Explosions of firedamp have been fewer in number and not nearly so disastrous as in the previous year, but still there is much to complain of in the way mines that are liable to give off explosive gases are carried on, and there dose not appear to be any chance of improvement until the managers of both large and small concerns are brought to feel the heavy responsibility that rests upon them.
There are several managers in my district who are quite alive to the danger of allowing even the smallest quantity of gas to accumulate in the workings and who never rest until it is removed whenever symptoms make it appear that gas is being given off in ever so small a quantity.
There are others who simply turn men into a pit as a farmer would turn sheep into a pasture, and expect the collier to take the same care of himself as a sheep does, forgetting the unforeseen dangers that surround a collier from the time he leaves the surface until he reaches it again, and who, instead of being expected to take care of himself, should be cared for, as it is the duty of the workmen to do a fair day's work, for a fair day's wage, and not to spend his time looking through all the holes and corners of the pit to see if there be any gas or other danger lurking in those holes and corners.

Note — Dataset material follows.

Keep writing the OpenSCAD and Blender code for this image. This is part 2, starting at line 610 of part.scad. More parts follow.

It is clearly the duty of the manager and his subordinates to do this, and see that every place in the pit is made as safe as human foresight can make it. Then, and not until then, will mining become a far less dangerous occupation than it is at present, for experience clearly demonstrates that where the manager exerts all his energies to keep up discipline and to ensure that the safety of his men very few accidents happen.

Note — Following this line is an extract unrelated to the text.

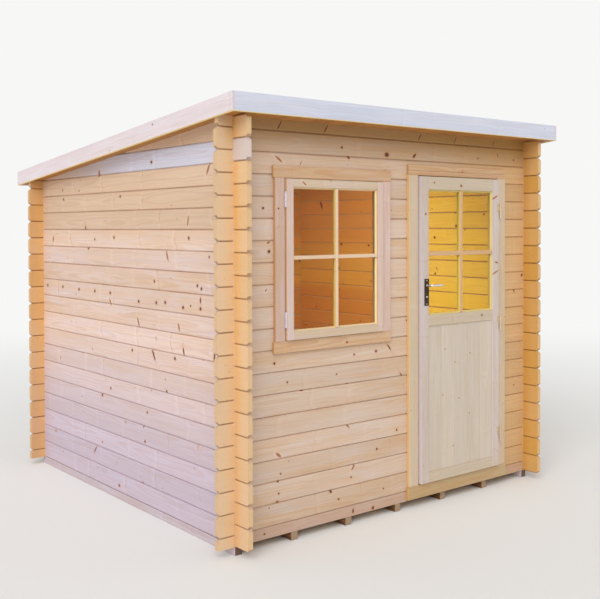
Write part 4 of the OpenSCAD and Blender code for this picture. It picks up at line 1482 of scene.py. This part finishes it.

The most distressing explosions are those that arise from preventable causes and it is a melancholy fact that the majority of explosions that occur are preventable, and it is my firm opinion, based on twenty years experience as an inspector, that whenever an explosion takes place in a colliery from any cause whatever, except a sudden outburst of gas, there are some persons in authority who are well aware of the possible if not probable consequences long before it really happens, for it often comes out at an inquest that the underlooker or the fireman knew there was gas in the place or in the immediate neighbourhood of the workings for some days. But for want of firmness and from the great desire to send out the full quantity of coal, neglected to send the men out until the working places were made safe, preferring to let all the daily operations to go on until a more favourable opportunity turned up to remedy the defect, when an explosion is the consequence, and the blameable and blameless are together hurried into eternity.
The most severe explosion happened early in the year at Leycett colliery, near Newcastle under Lyme, North Staffs, the most unfortunate colliery in my district. Accident following accident in such succession that a change in the underground management became inevitable, and with it a change in the frequency and severity of the accidents, but still it is one of those collieries with a large capital, requiring a large "output" of coal to make it pay, and must necessarily cause great anxiety to an inspector unless he be satisfied that first rate talent is engaged in the management.

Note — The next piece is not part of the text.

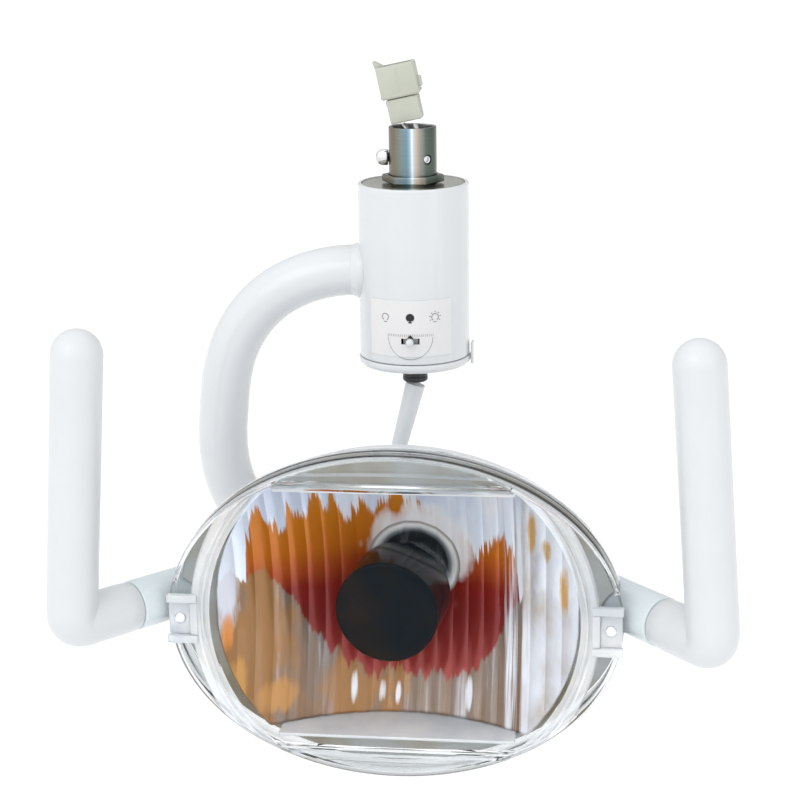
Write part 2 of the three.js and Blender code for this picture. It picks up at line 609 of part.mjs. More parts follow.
function makeHandles() {
  [[-1, 'left'], [1, 'right']].forEach(([side, word]) => {
    const flip = (v) => new THREE.Vector3(side * v.x, v.y, v.z);
    const [corner, top, seam, inner] = [GRIP_CORNER, GRIP_TOP, ROOT_SEAM, ROOT_INNER].map(flip);
    const rootLength = inner.distanceTo(seam);
    const root = rodBetween(inner, corner, () => turned([
      [0, 0], [GRIP_R, 0], [GRIP_R, rootLength], [ROOT_SPIGOT_R, rootLength],
      [ROOT_SPIGOT_R, rootLength + ROOT_SPIGOT_LENGTH], [0, rootLength + ROOT_SPIGOT_LENGTH],
    ], 24));
    const screwSeat = alongY(turnedRod(2.4, -30, 16, 12));
    const place = (geometry) => geometry.translate(side * HANDLE_SCREW_X, HANDLE_SCREW_Y, HANDLE_Z);
    addMesh(`handle_root_${word}`, cut(root, place(screwSeat)), bluePlastic);
    const screw = turned([[0, -3], [4.4, -3], [4.4, 0], [2.1, 0], [2.1, 14], [0, 14]], 12);
    addMesh(`handle_screw_${word}`, place(alongY(screw)), steel);

    const gripStart = seam.clone().add(corner.clone().sub(seam).normalize().multiplyScalar(GAP));
    const arm = rodBetween(gripStart, corner, (length) => turnedRod(GRIP_R, 0, length, 20));
    const upright = rodBetween(corner, top, (length) => turned([
      [0, 0], [GRIP_R, 0], [GRIP_R, length], [GRIP_R * 0.92, length + 5], [GRIP_R * 0.7, length + 9.5],
      [GRIP_R * 0.38, length + 12.4], [0, length + GRIP_R],
    ], 20));
    const elbow = new THREE.SphereGeometry(GRIP_R, 20, 10).rotateX(Math.PI / 2)
      .translate(corner.x, corner.y, corner.z);
    const boreDepth = ROOT_SPIGOT_LENGTH + 2 * GAP;
    const bore = rodBetween(seam, corner, () => turnedRod(ROOT_SPIGOT_R + GAP, -2, boreDepth, 20));
    addMesh(`grip_${word}`, cut(join(arm, elbow, upright), bore), whitePlastic);
  });
}

// ---- clear shield ----

function makeShield() {
  const count = 44;
  const ellipse = ellipseRadius(HEAD_A, HEAD_B);
  const scaled = (k) => (a) => windowRadius(a) * k;
  const grown = (d) => (a) => Math.min(windowRadius(a) + d, ellipse(a) - 1.4);
  const inset = (d) => (a) => ellipse(a) - d;
  const inside = (d) => (a) => Math.min(windowRadius(a) + d, ellipse(a) - SHIELD_WALL - 0.8);
  const crown = (k, lift) => (a) => crownAt(windowRadius(a) * k) + lift;
  const rings = [
    headRing(count, crown(0.05, SHIELD_WALL), scaled(0.05)),
    headRing(count, crown(0.5, SHIELD_WALL), scaled(0.5)),
    headRing(count, crown(0.8, SHIELD_WALL), scaled(0.8)),
    headRing(count, crown(0.97, SHIELD_WALL), scaled(0.97)),
    headRing(count, RIM_Y + SHIELD_WALL, inside(1)),
    headRing(count, RIM_Y + SHIELD_WALL, inset(SHIELD_WALL)),
    headRing(count, SKIRT_BACK_Y, inset(SHIELD_WALL)),
    headRing(count, SKIRT_BACK_Y, inset(0)),
    headRing(count, RIM_Y + 1, inset(0)),
    headRing(count, RIM_Y, inset(1)),
    headRing(count, RIM_Y, grown(3.2)),
    headRing(count, RIM_Y - 1.6, grown(2.6)),
    headRing(count, RIM_Y - 1.6, grown(0.8)),
    headRing(count, crown(0.99, 0), scaled(0.99)),
    headRing(count, crown(0.8, 0), scaled(0.8)),
    headRing(count, crown(0.5, 0), scaled(0.5)),
    headRing(count, crown(0.05, 0), scaled(0.05)),
  ];
  const clip = (side) => {
    const reach = (x0, x1) => (side > 0 ? [x0, x1] : [-x1, -x0]);
    const block = box(...reach(104, 119.6), RIM_Y - 4, RIM_Y + 1, TILT_Z - 15, TILT_Z + 12);
    const hollow = box(...reach(107, 122), RIM_Y - 6, RIM_Y - 0.6, TILT_Z - 11, TILT_Z + 8);
    return cut(block, hollow);
  };
  const notch = (side) => box(...(side > 0 ? [112, 130] : [-130, -112]),
    RIM_Y + SHIELD_WALL + 0.2, SKIRT_BACK_Y + 10, HANDLE_Z - GRIP_R - 1, HANDLE_Z + GRIP_R + 1);
  const shield = join(ringSolid(rings), clip(-1), clip(1));
  addMesh('front_shield', cut(shield, notch(-1), notch(1)), clearShield);
}

// ---- cable between housing and head ----

const RELIEF_LENGTH = 43;
const RELIEF_TOP_Z = -144;
const CABLE_POINTS = [
  [-10.9, -3, -186.2], [-12.3, -3.2, -191.8], [-13, -3, -197.5], [-12.9, -2.2, -203], [-11.2, -1.2, -208.5],
  [-8.6, -0.5, -213.5], [-6.5, 0, -218], [INLET_X, 0, -221.5], [INLET_X, 0, -226],
];

function makeCable() {
  const relief = turned([
    [CABLE_R + 0.1, 0], [5.6, 0], [5.2, 14], [4.7, 30], [4.2, RELIEF_LENGTH],
    [CABLE_R + 0.1, RELIEF_LENGTH], [CABLE_R + 0.1, 0],
  ], 16).rotateX(Math.PI);
  const lean = new THREE.Vector3(-11, -3, -43).normalize();
  const turn = new THREE.Quaternion().setFromUnitVectors(new THREE.Vector3(0, 0, -1), lean);
  addMesh('strain_relief', relief.applyQuaternion(turn).translate(0, 0, RELIEF_TOP_Z), whitePlastic);
  addMesh('lamp_cable', tubeAlong(CABLE_POINTS, CABLE_R, 18, 8), whitePlastic);
}

makeFixingEnd();
makeConnector();
makeHousing();
makeSwitch();
makeHousingInsides();
makeArm();
makeBackShell();
makeKnuckle();
makeReflector();
makeLamp();
makeHandles();
makeShield();
makeCable();

export default light;
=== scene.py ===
"""Dental operating light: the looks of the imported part, built around its CAD frame.

Shapes are worked out in millimetres in the part's own frame (+Z up, the light shines to -Y) and
become metres as each mesh is made.
"""

import json
import math

import bmesh
import bpy
from mathutils import Matrix, Vector


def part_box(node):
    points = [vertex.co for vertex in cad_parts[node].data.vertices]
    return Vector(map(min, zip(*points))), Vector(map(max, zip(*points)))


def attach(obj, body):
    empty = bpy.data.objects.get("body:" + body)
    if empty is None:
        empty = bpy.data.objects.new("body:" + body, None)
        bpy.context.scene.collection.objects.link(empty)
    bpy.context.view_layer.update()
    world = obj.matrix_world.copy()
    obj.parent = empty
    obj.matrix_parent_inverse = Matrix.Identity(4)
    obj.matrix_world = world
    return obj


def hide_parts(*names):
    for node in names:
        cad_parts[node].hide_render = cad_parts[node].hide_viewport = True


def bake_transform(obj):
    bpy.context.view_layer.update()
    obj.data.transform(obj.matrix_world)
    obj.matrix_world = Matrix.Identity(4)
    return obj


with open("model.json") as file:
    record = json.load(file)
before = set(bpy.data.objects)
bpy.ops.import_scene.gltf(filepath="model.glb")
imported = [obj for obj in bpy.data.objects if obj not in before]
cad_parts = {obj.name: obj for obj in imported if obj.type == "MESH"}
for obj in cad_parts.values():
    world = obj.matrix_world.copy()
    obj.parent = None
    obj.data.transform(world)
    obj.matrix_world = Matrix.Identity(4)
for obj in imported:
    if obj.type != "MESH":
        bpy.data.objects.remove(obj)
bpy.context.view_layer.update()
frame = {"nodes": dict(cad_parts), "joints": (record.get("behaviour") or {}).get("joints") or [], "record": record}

MM = 0.001


def box_mm(node):
    low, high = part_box(node)
    return low / MM, high / MM


def half_size(node):
    low, high = box_mm(node)
    return (high - low) / 2


# ---- measures taken from the frame, in millimetres ----

GAP = 0.3
COLLAR_R = box_mm("mount_collar")[1].x
COLLAR_BORE_R = COLLAR_R - 2
NUT_LOW_Z, NUT_HIGH_Z = (corner.z for corner in box_mm("collar_locknut"))
NUT_CORNER_R = half_size("collar_locknut").x
SCREW_Z = sum(corner.z for corner in box_mm("retaining_screw")) / 2

HOUSING_R = half_size("housing_shell").x
HOUSING_SEAM_Z, HOUSING_TOP_Z = (corner.z for corner in box_mm("housing_shell"))
HOUSING_BASE_Z = box_mm("base_cap")[0].z
HOUSING_WALL = 2.2
LABEL_LOW_Z, LABEL_HIGH_Z = (corner.z for corner in box_mm("label_plate"))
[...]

The seams of coal lie at an inclination of about 22 inches to the yard, and the explosion was entirely owing to the vicious system of having a great number of levels being driven out at the same time, some 20 and others 30 yards beyond the main air, and nothing but pipe or brattice ventilation, and that sometimes many yards back from the face.
Fearful Colliery Explosion
An explosion that has been attended with very serious consequences, occurred on Thursday 12 th January 1871 at the Crewe Coal and Iron Company Collieries at Leycett about 5 miles from Newcastle under Lyme. The "New pit" at the same colliery has been closed for about nine months in consequence of a fire in it, which caused great loss of property and in the course of being got in readiness for working again.
The explosion we have now to record, though not causing much damage to the property, has unfortunately destroyed four lives, while fourteen men and one boy have been more or less seriously injured.
The pit in which the explosion occurred is near the "New" pit, but not connected with it. It is called the "Independent" (No. 1 pit) and is 270 yards in depth. On Thursday morning at six o' clock, 66 men and boys descended the shaft for the purpose of going to their daily work. The firemen preceded the others in order to examine the workings and having done this without discovering the presence of any gas, they reported the pit to be safe.
Thomas Bagnall was the fireman who examined the South level of the Ten-Feet mine, and he reported to Wm. Leather, the underlooker, upon whose directions the majority of the men went into that mine. About twenty minutes past six o' clock, one of the workmen, named John Crooks, fired a shot. The hole had been previously drilled, and Crooks, without obtaining the permission of the fireman and procuring a light from him, as he should have done acted independently and too hastily in firing the shot. It would be too much to say that the explosion was entirely attributable to his undue haste; but as soon as he applied the light to the powder, it blew out of the hole. It was ineffectual so far as the coal was concerned, none of it being removed by the powder. Probably if the object of firing the shot, the displacement of a large body of coal, had been accomplished, it would have scattered what gas there was in the workings, and the explosion would have been avoided.
Instead of this, however, as already stated, the powder blew out the hole, and an explosion of gas was the consequence. Immediately on this taken place, such as the work people who could run, hurried from the spot to seek safety, but 4 of them were killed and 15 were injured.